What you are asked to do. The data below must be copied in full and without any change.

Recorded data.
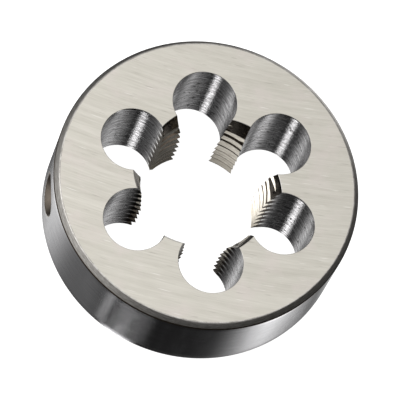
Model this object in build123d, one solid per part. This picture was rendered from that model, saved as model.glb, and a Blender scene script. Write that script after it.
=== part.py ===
from build123d import *
import os
from math import ceil, radians, tan

# A solid round die, in millimetres. The thread runs along Z, the back face lies on Z = 0
# and the entry face, where the rod goes in, looks up. The first clearance hole is on +X.

# The disc
outside_diameter = 50.0
thickness = 16.0
entry_bevel_width = 0.8  # across the entry face
entry_bevel_depth = 1.0  # down the rim
back_bevel = 0.6

# The thread that the lands carry: right-hand, 7/8 in, 14 to the inch
thread_diameter = 22.225
pitch = 25.4 / 14
flank_angle = 30.0  # each flank against a plane across the axis
root_flat = 0.227
back_crest_flat = 0.12  # the crests are almost sharp at the back
lead_crest_flat = 0.66  # and ground down a little toward the entry
thread_turn = 18.0  # how far round the axis a groove crosses the back face

# The clearance holes, which break into the bore and leave the lands between them
hole_count = 6
hole_diameter = 10.6
hole_reach = 1.34  # how far inside the crests each hole reaches

# The entry side of each land: a lead cone turned about a centre of its own, set aside toward
# the land's heel, so that only the cutting edge touches the rod
lead_mouth_clearance = 1.0  # the cone's mouth outside the thread, all round
lead_half_angle = 25.0
relief_offset = 2.0

# The back end of the bore
back_mouth_bevel = 0.5  # outside the crests
back_half_angle = 25.0

# The dimples in the rim that the holder's screws press into
dimple_count = 2
dimple_diameter = 7.6
dimple_half_angle = 45.0
dimple_turn = 210.0
dimple_overcut = 1.0  # how far the dimple's cutter stands outside the rim

outside_radius = outside_diameter / 2
root_radius = thread_diameter / 2
hole_step = 360 / hole_count
land_turn = hole_step / 2

# The groove is a triangle with a flat root. Its flanks would meet in a sharp root outside and,
# one turn against the next, in a sharp crest inside.
flank_slope = tan(radians(flank_angle))
sharp_root_radius = root_radius + root_flat / 2 / flank_slope
sharp_crest_radius = sharp_root_radius - pitch / 2 / flank_slope
back_crest_radius = sharp_crest_radius + back_crest_flat / 2 / flank_slope
lead_crest_radius = sharp_crest_radius + lead_crest_flat / 2 / flank_slope
hole_circle_radius = back_crest_radius - hole_reach + hole_diameter / 2

# The cones at both ends of the bore, from their mouths to where they meet the crests
lead_mouth_radius = root_radius + lead_mouth_clearance
lead_depth = (lead_mouth_radius - lead_crest_radius) / tan(radians(lead_half_angle))
back_mouth_radius = back_crest_radius + back_mouth_bevel
back_depth = back_mouth_bevel / tan(radians(back_half_angle))


def make_disc():
    """The turned blank: a disc with a bevel round each face."""
    profile = Polyline(
        (0, 0),
        (outside_radius - back_bevel, 0),
        (outside_radius, back_bevel),
        (outside_radius, thickness - entry_bevel_depth),
        (outside_radius - entry_bevel_width, thickness),
        (0, thickness),
        close=True,
    )
    return revolve(Plane.YZ * make_face(profile), Axis.Z)


def make_bore():
    """What the bore takes away: the back cone, then the line of the crests up to the entry."""
    crest_rise = (lead_crest_radius - back_crest_radius) / (thickness - lead_depth - back_depth)
    profile = Polyline(
        (0, 0),
        (back_mouth_radius, 0),
        (back_crest_radius, back_depth),
        (lead_crest_radius + crest_rise * lead_depth, thickness),
        (0, thickness),
        close=True,
    )
    return revolve(Plane.XZ * make_face(profile), Axis.Z)


def make_holes():
    """The clearance holes, right through."""
    hole = extrude(Circle(hole_diameter / 2), thickness)
    return [place * hole for place in PolarLocations(hole_circle_radius, hole_count)]


def make_lead_cones():
    """One relieved lead cone for each land, cut off at the middle of the holes beside it."""
    width = 2 * hole_circle_radius * tan(radians(land_turn))
    point_depth = lead_mouth_radius / tan(radians(lead_half_angle))
    cone = Cone(0, lead_mouth_radius, point_depth, align=(Align.CENTER, Align.CENTER, Align.MAX))
    sector = Box(outside_radius, width, 2 * thickness, align=(Align.MIN, Align.CENTER, Align.CENTER))
    cut = Pos(0, 0, thickness) * (Pos(0, -relief_offset, 0) * cone & sector)
    return [Rot(0, 0, land_turn + hole_step * land) * cut for land in range(hole_count)]


def make_groove():
    """One stretch of the thread's groove, across a land and out into the holes beside it."""
    inner_radius = sharp_crest_radius + back_crest_flat / 4 / flank_slope
    inner_half = (sharp_root_radius - inner_radius) * flank_slope
    stretch = (hole_step + land_turn) / 2
    rise = pitch * stretch / 360
    section = Polyline(
        (root_radius, -root_flat / 2),
        (root_radius, root_flat / 2),
        (inner_radius, inner_half),
        (inner_radius, -inner_half),
        close=True,
    )
    path = Helix(pitch, rise, root_radius)
    groove = sweep(Plane.XZ * make_face(section), path, is_frenet=True)
    return Pos(0, 0, -rise / 2) * Rot(0, 0, -stretch / 2) * groove


def make_thread():
    """The groove's stretches on every land, each one step up the same helix."""
    groove = make_groove()
    turns = ceil(thickness / pitch) + 2
    stretches = []
    for land in range(hole_count):
        angle = land_turn + hole_step * land
        first = pitch * ((angle - thread_turn) / 360 % 1 - 1)
        for turn in range(turns):
            stretches.append(Pos(0, 0, first + pitch * turn) * Rot(0, 0, angle) * groove)
    return stretches


def make_dimples():
    """Cone-shaped dimples halfway up the rim, evenly round it."""
    depth = dimple_diameter / 2 / tan(radians(dimple_half_angle))
    mouth_radius = dimple_diameter / 2 * (depth + dimple_overcut) / depth
    cone = Cone(0, mouth_radius, depth + dimple_overcut, align=(Align.CENTER, Align.CENTER, Align.MIN))
    seat = Pos(outside_radius - depth, 0, thickness / 2) * Rot(0, 90, 0) * cone
    step = 360 / dimple_count
    return [Rot(0, 0, dimple_turn + step * dimple) * seat for dimple in range(dimple_count)]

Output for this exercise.
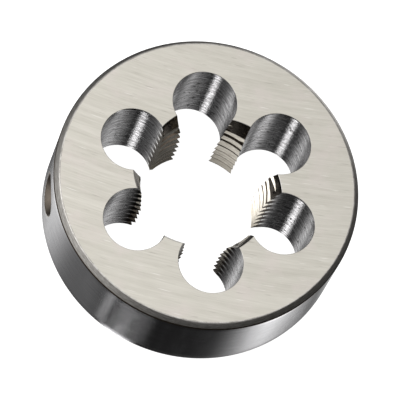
Model this object in build123d, one solid per part. This picture was rendered from that model, saved as model.glb, and a Blender scene script. Write that script after it.
=== part.py ===
from build123d import *
import os
from math import ceil, radians, tan

# A solid round die, in millimetres. The thread runs along Z, the back face lies on Z = 0
# and the entry face, where the rod goes in, looks up. The first clearance hole is on +X.

# The disc
outside_diameter = 50.0
thickness = 16.0
entry_bevel_width = 0.8  # across the entry face
entry_bevel_depth = 1.0  # down the rim
back_bevel = 0.6

# The thread that the lands carry: right-hand, 7/8 in, 14 to the inch
thread_diameter = 22.225
pitch = 25.4 / 14
flank_angle = 30.0  # each flank against a plane across the axis
root_flat = 0.227
back_crest_flat = 0.12  # the crests are almost sharp at the back
lead_crest_flat = 0.66  # and ground down a little toward the entry
thread_turn = 18.0  # how far round the axis a groove crosses the back face

# The clearance holes, which break into the bore and leave the lands between them
hole_count = 6
hole_diameter = 10.6
hole_reach = 1.34  # how far inside the crests each hole reaches

# The entry side of each land: a lead cone turned about a centre of its own, set aside toward
# the land's heel, so that only the cutting edge touches the rod
lead_mouth_clearance = 1.0  # the cone's mouth outside the thread, all round
lead_half_angle = 25.0
relief_offset = 2.0

# The back end of the bore
back_mouth_bevel = 0.5  # outside the crests
back_half_angle = 25.0

# The dimples in the rim that the holder's screws press into
dimple_count = 2
dimple_diameter = 7.6
dimple_half_angle = 45.0
dimple_turn = 210.0
dimple_overcut = 1.0  # how far the dimple's cutter stands outside the rim

outside_radius = outside_diameter / 2
root_radius = thread_diameter / 2
hole_step = 360 / hole_count
land_turn = hole_step / 2

# The groove is a triangle with a flat root. Its flanks would meet in a sharp root outside and,
# one turn against the next, in a sharp crest inside.
flank_slope = tan(radians(flank_angle))
sharp_root_radius = root_radius + root_flat / 2 / flank_slope
sharp_crest_radius = sharp_root_radius - pitch / 2 / flank_slope
back_crest_radius = sharp_crest_radius + back_crest_flat / 2 / flank_slope
lead_crest_radius = sharp_crest_radius + lead_crest_flat / 2 / flank_slope
hole_circle_radius = back_crest_radius - hole_reach + hole_diameter / 2

# The cones at both ends of the bore, from their mouths to where they meet the crests
lead_mouth_radius = root_radius + lead_mouth_clearance
lead_depth = (lead_mouth_radius - lead_crest_radius) / tan(radians(lead_half_angle))
back_mouth_radius = back_crest_radius + back_mouth_bevel
back_depth = back_mouth_bevel / tan(radians(back_half_angle))


def make_disc():
    """The turned blank: a disc with a bevel round each face."""
    profile = Polyline(
        (0, 0),
        (outside_radius - back_bevel, 0),
        (outside_radius, back_bevel),
        (outside_radius, thickness - entry_bevel_depth),
        (outside_radius - entry_bevel_width, thickness),
        (0, thickness),
        close=True,
    )
    return revolve(Plane.YZ * make_face(profile), Axis.Z)


def make_bore():
    """What the bore takes away: the back cone, then the line of the crests up to the entry."""
    crest_rise = (lead_crest_radius - back_crest_radius) / (thickness - lead_depth - back_depth)
    profile = Polyline(
        (0, 0),
        (back_mouth_radius, 0),
        (back_crest_radius, back_depth),
        (lead_crest_radius + crest_rise * lead_depth, thickness),
        (0, thickness),
        close=True,
    )
    return revolve(Plane.XZ * make_face(profile), Axis.Z)


def make_holes():
    """The clearance holes, right through."""
    hole = extrude(Circle(hole_diameter / 2), thickness)
    return [place * hole for place in PolarLocations(hole_circle_radius, hole_count)]


def make_lead_cones():
    """One relieved lead cone for each land, cut off at the middle of the holes beside it."""
    width = 2 * hole_circle_radius * tan(radians(land_turn))
    point_depth = lead_mouth_radius / tan(radians(lead_half_angle))
    cone = Cone(0, lead_mouth_radius, point_depth, align=(Align.CENTER, Align.CENTER, Align.MAX))
    sector = Box(outside_radius, width, 2 * thickness, align=(Align.MIN, Align.CENTER, Align.CENTER))
    cut = Pos(0, 0, thickness) * (Pos(0, -relief_offset, 0) * cone & sector)
    return [Rot(0, 0, land_turn + hole_step * land) * cut for land in range(hole_count)]


def make_groove():
    """One stretch of the thread's groove, across a land and out into the holes beside it."""
    inner_radius = sharp_crest_radius + back_crest_flat / 4 / flank_slope
    inner_half = (sharp_root_radius - inner_radius) * flank_slope
    stretch = (hole_step + land_turn) / 2
    rise = pitch * stretch / 360
    section = Polyline(
        (root_radius, -root_flat / 2),
        (root_radius, root_flat / 2),
        (inner_radius, inner_half),
        (inner_radius, -inner_half),
        close=True,
    )
    path = Helix(pitch, rise, root_radius)
    groove = sweep(Plane.XZ * make_face(section), path, is_frenet=True)
    return Pos(0, 0, -rise / 2) * Rot(0, 0, -stretch / 2) * groove


def make_thread():
    """The groove's stretches on every land, each one step up the same helix."""
    groove = make_groove()
    turns = ceil(thickness / pitch) + 2
    stretches = []
    for land in range(hole_count):
        angle = land_turn + hole_step * land
        first = pitch * ((angle - thread_turn) / 360 % 1 - 1)
        for turn in range(turns):
            stretches.append(Pos(0, 0, first + pitch * turn) * Rot(0, 0, angle) * groove)
    return stretches


def make_dimples():
    """Cone-shaped dimples halfway up the rim, evenly round it."""
    depth = dimple_diameter / 2 / tan(radians(dimple_half_angle))
    mouth_radius = dimple_diameter / 2 * (depth + dimple_overcut) / depth
    cone = Cone(0, mouth_radius, depth + dimple_overcut, align=(Align.CENTER, Align.CENTER, Align.MIN))
    seat = Pos(outside_radius - depth, 0, thickness / 2) * Rot(0, 90, 0) * cone
    step = 360 / dimple_count
    return [Rot(0, 0, dimple_turn + step * dimple) * seat for dimple in range(dimple_count)]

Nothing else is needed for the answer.